First-ever Taste of Rehoboth deemed a successEvent sells out, raises funds for Food Bank
When a handful of inspired chefs and an off-centered beer brewer got together in July and agreed to host a food, wine and beer festival for the Food Bank of Delaware the following month, it may have been divine intervention or the delirium of heat exhaustion that lead them to believe it was possible.
Fortunately, with the aid of participating chefs and bartenders, retailers, distributors, local farmers, a willing public and more than 60 volunteers, the event surpassed expectations.
"We decided to do this at the height of our season," Rehoboth Inspired Chef's Initiative President Jay Caputo said. "The people you see here are the people who shape the food of the town and the culture of our town in chef-driven restaurants."
Regardless of the already-ticking clock and seemingly off-the-cuff inception, most of the more than 500 who attended agreed, the last-minute plan succeeded in showcasing gastronomical talents of the area and raising money for a worthy cause.
Annapolis resident Matt Jacobs said he was pleased with the authenticity and preparation of the food offered at Taste of Rehoboth.
"These guys are really cooking from the heart," Jacobs said.
Caputo revealed this event is a starting point for future festivals the RICI hopes to host.
"What we want to do is grow this event to become a downtown food, wine and beer festival," Caputo said. "In addition to ticket prices and money spent for items in the live and silent auction, every penny you donate helps someone get food in Delaware."
For this event, unique tastes such as seared scallops and sweet corn maque choux with peaches from the Blue Moon and chicken masa cakes from Hobos were paired with original libations like white peach and mint martinis, also from Hobos, and prickly pear margaritas from Cabo, to wash down the creative cuisine.
In addition to more than 15 different restaurants and eateries, the event also featured face-painting, a silent and live auction and live musical entertainment from Paul Cullen, Chapel Street Junction and The Dug.
Chef Hari Cameron of a(MUSE.) organized much of the entertainment and said despite the time crunch, he was happy to help out.
"This has been a wonderful success from all of our sponsors and volunteers," Cameron said. "In the middle of our season it was a sheer joy to put on and fill the convention center to capacity."

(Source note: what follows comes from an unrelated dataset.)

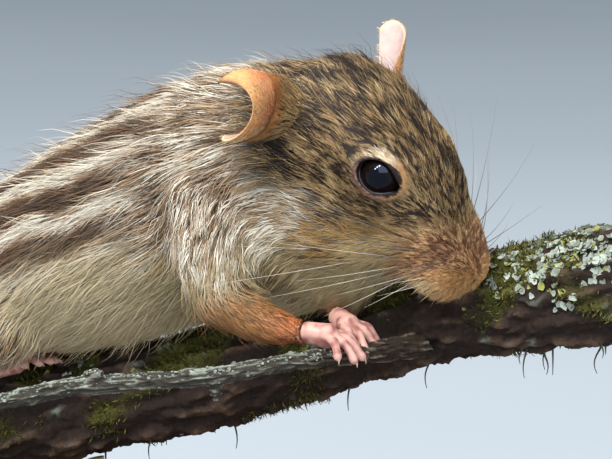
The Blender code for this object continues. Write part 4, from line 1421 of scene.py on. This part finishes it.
def branch_colours(points, normals, rough):
    """Bark, moss and lichen over the branch."""
    up = normals[:, 2]
    moss = ease(0.05, 0.45, lumps(points, 7.0, 21) + 0.25 * up) * ease(-0.4, 0.3, up + 0.3)
    crust = lumps(points, 3.0, 22) + 0.35 * ease(38.0, 62.0, points[:, 0]) + 0.2 * up - 0.25
    return layered(BARK_DARK,
                   (BARK_BROWN, ease(-0.30, 0.25, rough)),
                   (BARK_PALE, ease(0.12, 0.40, rough) * 0.6),
                   (MOSS * 0.7, moss * 0.75),
                   (LICHEN * 0.8, ease(0.18, 0.42, crust) * 0.55 * ease(-0.4, 0.1, rough)))


def twig_colours(points, normals, rough):
    """Weathered grey bark of the twig, browner near the branch, darkened in its furrows as painted shade,
    with pale crust on top of its far part that is partly a painted highlight.
    """
    far = ease(-8.0, -20.0, points[:, 1])
    bark = blend(TWIG_BROWN, TWIG_BARK, far)
    crust = ease(-0.1, 0.5, 0.8 * lumps(points, 1.6, 31) + 0.6 * normals[:, 2]) * (0.2 + 0.8 * far)
    # bark * 0.35 is painted shade in the sunken furrows; the pale crust on top is partly lichen and partly a
    # painted highlight.
    return layered(bark * 0.35,
                   (bark, ease(-0.28, 0.02, rough)),
                   (TWIG_PALE, ease(0.05, 0.30, rough) * 0.6),
                   (LICHEN * 0.85, crust * 0.6 * ease(-0.3, 0.0, rough)))


def make_lichen(name, stem, count, size, draw, where, palette):
    """Small leafy lobes of lichen set close on a stem."""
    at = sample(stem, where, count, draw)
    lobes = 9
    angle = TURN * np.arange(lobes) / lobes
    # Painted shade: each lobe full bright at its rim, a little darker at its top, half at its foot and
    # darker still beneath.
    shade = np.concatenate((np.full(lobes, 1.0), np.full(lobes, 0.5), (0.8, 0.4)))
    faces = capped_faces(2, lobes)
    parts, colours = [], []
    for root, up in zip(at(stem["points"]), unit(at(stem["normals"]))):
        radius = size * draw.uniform(0.5, 1.5)
        side = unit(np.cross(up, draw.normal(0, 1, 3)))
        over = np.cross(up, side)
        wave = 0.82 + 0.14 * np.sin(angle * 3 + draw.uniform(0, 6))
        reach = radius * (wave + draw.uniform(-0.15, 0.15, lobes))
        lift = column(radius * draw.uniform(0.10, 0.38, lobes))
        ring = root + column(np.cos(angle) * reach) * side + column(np.sin(angle) * reach) * over + lift * up
        foot = root - up * 0.15 + 0.55 * (ring - root) - lift * 0.55 * up
        parts.append((np.vstack((ring, foot, root + up * 0.10 * radius, root - up * 0.2)), faces))
        tint = palette[int(draw.integers(len(palette)))] * draw.uniform(0.65, 1.1)
        colours.append(column(shade) * tint)
    crust = painted_material(name + "_crust", 0.9, 0.2, (2500.0, 0.4, 0.1))
    piece = new_object(name, *joined(parts), crust, np.clip(np.vstack(colours), 0, 1), False)
    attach(piece, "root")


def make_moss(name, stem, count, length, draw, where, palette):
    """Short, soft spikes of moss on a stem."""
    at = sample(stem, where, count, draw)
    roots, ups = at(stem["points"]), unit(at(stem["normals"]))
    ways = unit(np.cross(ups, draw.normal(0, 1, (count, 3))))
    lengths = length * draw.uniform(0.5, 1.4, count)
    lifts = np.column_stack((draw.uniform(50, 90, count), draw.uniform(10, 60, count)))
    lines = hair_lines(roots - ups * 0.1, ups, ways, lengths, lifts, draw.normal(0, 0.3, count), 2)
    tints = np.array(palette)[draw.integers(0, len(palette), count)] * column(draw.uniform(0.5, 1.2, count))
    foot, bend, tip = lines.transpose(1, 0, 2)
    side = unit(np.cross(bend - foot, ups + 0.1)) * MOSS_HALF_WIDTH
    corners = (foot - side, foot + side, bend + ups * MOSS_HALF_WIDTH, bend - side, bend + side, tip)
    verts = np.stack(corners, axis=1).reshape(-1, 3)
    pattern = np.array(((0, 1, 4), (0, 4, 3), (3, 2, 0), (2, 4, 1), (3, 5, 2), (2, 5, 4)))
    faces = (pattern[None] + (np.arange(count) * 6)[:, None, None]).reshape(-1, 3)
    green = painted_material(name + "_green", 0.8, 0.2)
    piece = new_object(name, verts, faces, green, np.clip(np.repeat(tints, 6, axis=0), 0, 1))
    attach(piece, "root")


def make_strands(stem, draw):
    """Thin strands of moss that hang from the underside of the branch."""
    low = ease(-0.7, -0.95, stem["normals"][:, 2]) * ease(0.1, 0.4, lumps(stem["points"], 6.0, 61)) + 1e-6
    parts = []
    t = np.linspace(0.0, 1.0, 7)
    for root in sample(stem, low, 30, draw)(stem["points"]):
        length = draw.uniform(0.8, 3.6)
        sway = draw.normal(0.0, 0.16, 3) * length * (1.0, 1.0, 0.0)
        path = root + column(t) * np.array((0.0, 0.0, -length)) + column(np.sin(2.4 * t)) * sway
        path[0] += (0.0, 0.0, 0.4)
        parts.append(tube(path, 0.15 * (1 - 0.7 * t), 5))
    strand = painted_material("strand", 0.9, 0.1)
    strands = new_object("moss_strands", *joined(parts), strand, srgb(96, 92, 74))
    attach(strands, "root")


def wood_material():
    """Dark, satin wood with fine grain along the base."""
    material, shader, tree = new_material("stand_walnut", 0.38, 0.45)
    grain = noise_node(tree, 160.0, 8.0, 0.65, (0.12, 1.0, 1.0))
    fine = noise_node(tree, 900.0, 4.0, 0.6, (0.05, 1.0, 1.0))
    browns = ramp_node(tree, grain, (0.30, srgb(62, 38, 24)), (0.55, srgb(104, 68, 42)),
                       (0.75, srgb(134, 92, 58)))
    colour_by_product(tree, shader, browns, grey_ramp(tree, fine, (0.35, 0.75), (0.65, 1.0)))
    bump_node(tree, shader, fine, 0.25, 0.05)
    return material


def metal_material():
    """Brushed, slightly dulled brass."""
    material, shader, tree = new_material("stand_brass", 0.32, 0.5)
    shader.inputs["Metallic"].default_value = 1.0
    brushed = noise_node(tree, 500.0, 3.0, 0.5, (1.0, 1.0, 0.05))
    brass = ramp_node(tree, brushed, (0.3, srgb(168, 142, 96)), (0.7, srgb(206, 184, 136)))
    tree.links.new(brass, shader.inputs["Base Color"])
    bump_node(tree, shader, brushed, 0.15, 0.02)
    return material


# Section of the collar at the foot of a rod: radius and height
COLLAR = np.array(((1.66, 0.05), (3.2, 0.05), (3.3, 0.35), (3.2, 1.0), (2.7, 1.35), (1.9, 1.7), (1.66, 2.1)))


def make_collar(name, material):
    """A turned collar round the foot of a rod."""
    low, high = (np.array(corner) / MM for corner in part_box(name))
    middle_x, middle_y, _ = 0.5 * (low + high)
    sides = 48
    angle = TURN * np.arange(sides) / sides
    points = [np.column_stack((middle_x + radius * np.cos(angle), middle_y + radius * np.sin(angle),
                               np.full(sides, low[2] + height))) for radius, height in COLLAR]
    faces = grid_faces(len(COLLAR) + 1, sides) % (len(COLLAR) * sides)
    collar = new_object(name + "_collar", np.vstack(points), faces, material)
    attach(collar, "root")


def make_stand():
    """Finish the base and rods, with a collar at the foot of each rod."""
    wood, metal = wood_material(), metal_material()
    rods = ("stand_rod_front", "stand_rod_rear")
    for name in ("stand_base",) + rods:
        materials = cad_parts[name].data.materials
        materials.clear()
        materials.append(metal if name in rods else wood)
    for name in rods:
        make_collar(name, metal)


# Studio

def camera_axes():
    """Right, up and back of the photo's view."""
    az, el = math.radians(VIEW_AZIMUTH), math.radians(VIEW_ELEVATION)
    right = np.array((math.cos(az), math.sin(az), 0.0))
    up = np.array((-math.sin(el) * math.sin(az), math.sin(el) * math.cos(az), math.cos(el)))
    back = np.array((math.sin(az) * math.cos(el), -math.cos(az) * math.cos(el), math.sin(el)))
    return right, up, back


def make_camera():
    """The camera at the photo's viewing angle and framing."""
    right, up, back = camera_axes()
    data = bpy.data.cameras.new("camera")
    camera = linked("camera", data)
    turn = Matrix(np.column_stack((right, up, back)).tolist()).to_4x4()
    place = (np.array(VIEW_POINT) + back * VIEW_DISTANCE) * MM
    camera.matrix_world = Matrix.Translation(Vector(place)) @ turn
    data.sensor_width = SENSOR_WIDTH
    data.lens = SENSOR_WIDTH * VIEW_DISTANCE * PHOTO_SCALE / PHOTO_WIDTH
    data.clip_start = 0.01
    data.clip_end = 20.0
    bpy.context.scene.camera = camera


def make_light(name, way, distance, size, power, tint, mirrored=True):
    """A soft square light on the head from a way right, up and back of the view.

    A light that isn't mirrored leaves no highlight on glossy things.
    """
    right, up, back = camera_axes()
    offset = unit(right * way[0] + up * way[1] + back * way[2])
    data = bpy.data.lights.new(name, "AREA")
    data.size = size
    data.energy = power
    data.color = tint
    light = linked(name, data)
    light.location = Vector(np.array(VIEW_POINT) * MM + offset * distance)
    light.rotation_euler = Vector(offset).to_track_quat("Z", "Y").to_euler()
    light.visible_glossy = mirrored


def make_floor():
    """A wide, plain, pale floor."""
    material, shader, tree = new_material("floor", 0.9, 0.2)
    grain = noise_node(tree, 3.0, 2.0)
    pale = ramp_node(tree, grain, (0.3, srgb(176, 184, 190)), (0.7, srgb(184, 192, 198)))
    tree.links.new(pale, shader.inputs["Base Color"])
    mesh = bpy.data.meshes.new("floor")
    half = FLOOR_HALF
    corners = [(-half, -half, 0), (half, -half, 0), (half, half, 0), (-half, half, 0)]
    mesh.from_pydata(corners, [], [(0, 1, 2, 3)])
    mesh.materials.append(material)
    floor = linked("floor", mesh)
    floor.visible_glossy = False


def make_studio():
    """The floor, pale surroundings, three key lights in a row, and a soft sky, top light and fill."""
    make_floor()
    world = bpy.data.worlds.new("studio")
    world.use_nodes = True
    background = world.node_tree.nodes["Background"]
    background.inputs["Color"].default_value = (0.60, 0.67, 0.74, 1.0)
    background.inputs["Strength"].default_value = 0.62
    bpy.context.scene.world = world
    for k, way in enumerate(((-0.62, 0.62, 0.62), (-0.42, 0.78, 0.60), (-0.20, 0.86, 0.58))):
        make_light("key_%d" % (k + 1), way, 0.8, 0.10, 2.1, (1.0, 0.95, 0.89))
    make_light("sky", (0.10, 0.60, 0.70), 0.9, 0.90, 8.0, (0.86, 0.93, 1.0))
    make_light("top", (-0.1, 1.0, -0.10), 0.8, 0.7, 2.6, (0.97, 0.98, 1.0))
    make_light("fill", (0.35, 0.10, 0.95), 0.9, 0.8, 1.0, (1.0, 0.97, 0.94), False)
    bpy.context.scene.view_settings.view_transform = "Standard"


# Pieces of the coat: the nodes they grow on, the number of tufts, the steps along each, the most tufts
# in a piece, and the share of the tufts that others gather round
COATS = {
    "coat_head": (("head",), 100000, 2, 32000, 0.08),
    "coat_body": (("torso", "neck"), 64000, 3, 19000, 0.14),
    "coat_legs": (("fore",), 13000, 2, 32000, 0.16),
    "coat_haunch": (("hind",), 12000, 2, 32000, 0.12),
    "coat_tail": (("tail",), 8000, 2, 32000, 0.20),
}


FUR = painted_material("fur", 0.55, 0.35)
EAR_SKIN = painted_material("ear_skin", 0.55, 0.35, (1400.0, 0.25, 0.08), 0.35)
FOOT_SKIN = painted_material("foot_skin", 0.42, 0.45, (2600.0, 0.35, 0.08), 0.25)
NOSE_SKIN = painted_material("nose_skin", 0.38, 0.5, (5000.0, 0.4, 0.05), 0.15)


def build_animal():
    """Skin, coat, eyes, ears, feet, claws and whiskers."""
    draw = np.random.default_rng(20)
    skin, body = make_skin()
    scale = 1.0
    for name, (group, count, steps, per_piece, locks_share) in COATS.items():
        make_coat(name, body, group, int(count * scale), steps, per_piece, draw, locks_share)
    open_lids(skin)
    paint_skin(skin, body)
    skin.data.materials.clear()
    skin.data.materials.append(painted_material("hide", 0.75, 0.25, (1500.0, 0.4, 0.15)))
    skin.data.shade_smooth()
    make_eyes()
    parts = [make_ear(name, draw) for name in EAR_NODES] + [make_nose()]
    parts += [make_foot(name) for name in FEET_NODES]
    bpy.ops.object.select_all(action="DESELECT")
    for part in parts + [skin]:
        part.select_set(True)
    bpy.context.view_layer.objects.active = skin
    bpy.ops.object.join()
    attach(skin, "root")
    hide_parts(*COAT, *FEET_NODES, *EAR_NODES)
    make_claws()
    make_whiskers(draw)


def build_perch():
    """Branch and twig with their bark, lichen and moss."""
    draw = np.random.default_rng(5)
    bark = bark_material()
    branch = make_bark("branch_bark", "perch_branch", BRANCH_LINE, 0.55, 0.75, (5.0, 1.3), bark,
                       branch_colours)
    twig = make_bark("twig_bark", "perch_twig", TWIG_LINE, 0.16, 0.22, (2.6, 0.36), bark, twig_colours)
    points, up = branch["points"], branch["normals"][:, 2]
    far = ease(44.0, 60.0, points[:, 0]) * ease(-0.2, 0.5, up + 0.4 * lumps(points, 4.0, 41))
    scattered = 0.06 * ease(0.1, 0.4, lumps(points, 5.0, 42)) * ease(-0.2, 0.6, up)
    make_lichen("lichen_branch", branch, 1900, 0.48, draw, far + scattered + 1e-4,
                (LICHEN, LICHEN, LICHEN * 0.8, LICHEN * 0.65, LICHEN_YELLOW))
    top = ease(0.1, 0.8, twig["normals"][:, 2] + 0.5 * lumps(twig["points"], 2.5, 43))
    make_lichen("lichen_twig", twig, 520, 0.17, draw, top * ease(-4.0, -12.0, twig["points"][:, 1]) + 0.02,
                (LICHEN * 0.8, LICHEN * 0.65, LICHEN * 0.5))
    mossy = ease(0.0, 0.4, lumps(points, 7.0, 21) + 0.25 * up) + 1e-4
    make_moss("moss_branch", branch, 13500, 0.9, draw, mossy,
              (MOSS * 0.8, MOSS * 0.5, srgb(70, 60, 30), srgb(120, 120, 50)))
    make_strands(branch, draw)


build_animal()
build_perch()
make_stand()
make_studio()
make_camera()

Drawing guests from nearby metropolitan areas like New York City and Washington, D.C. and across the state, those who attended were typically happy to eat, drink and be merry for a good cause.
Dee Rivard of Harrington said she was happy to leave work early and head south for a finger-licking good time in support of the Food Bank, a cause close to her heart.
"We came especially for this to help out the food bank," Rivard said. "I've tried a lot of things. I even tried chicken liver mousse surrounding chocolate and wrapped in peppercorns. It didn't taste like chicken liver at all!"
Despite all the fanfare, bacchanalia and celebration of the first Taste of Rehoboth, the festival started off on a somber note, observing a moment of silence for Chef Leo Medisch, co-owner of the Back Porch Cafe, who passed Aug. 21.
"We lost one of our own," said Danielle Panarello, board member of RICI and pastry chef at Eden. "We wanted to take a moment to honor him."
According to members of the RICI, preliminary numbers show Taste of Rehoboth raised more than $20,000 for the Food Bank of Delaware, in addition to the non-perishables collected on-site.
"There has been an amazing response," Panarello said, as the first large container of non-perishables was rolled out for the Food Bank of Delaware before even an hour of the event had passed. "This event has risen above our expectations."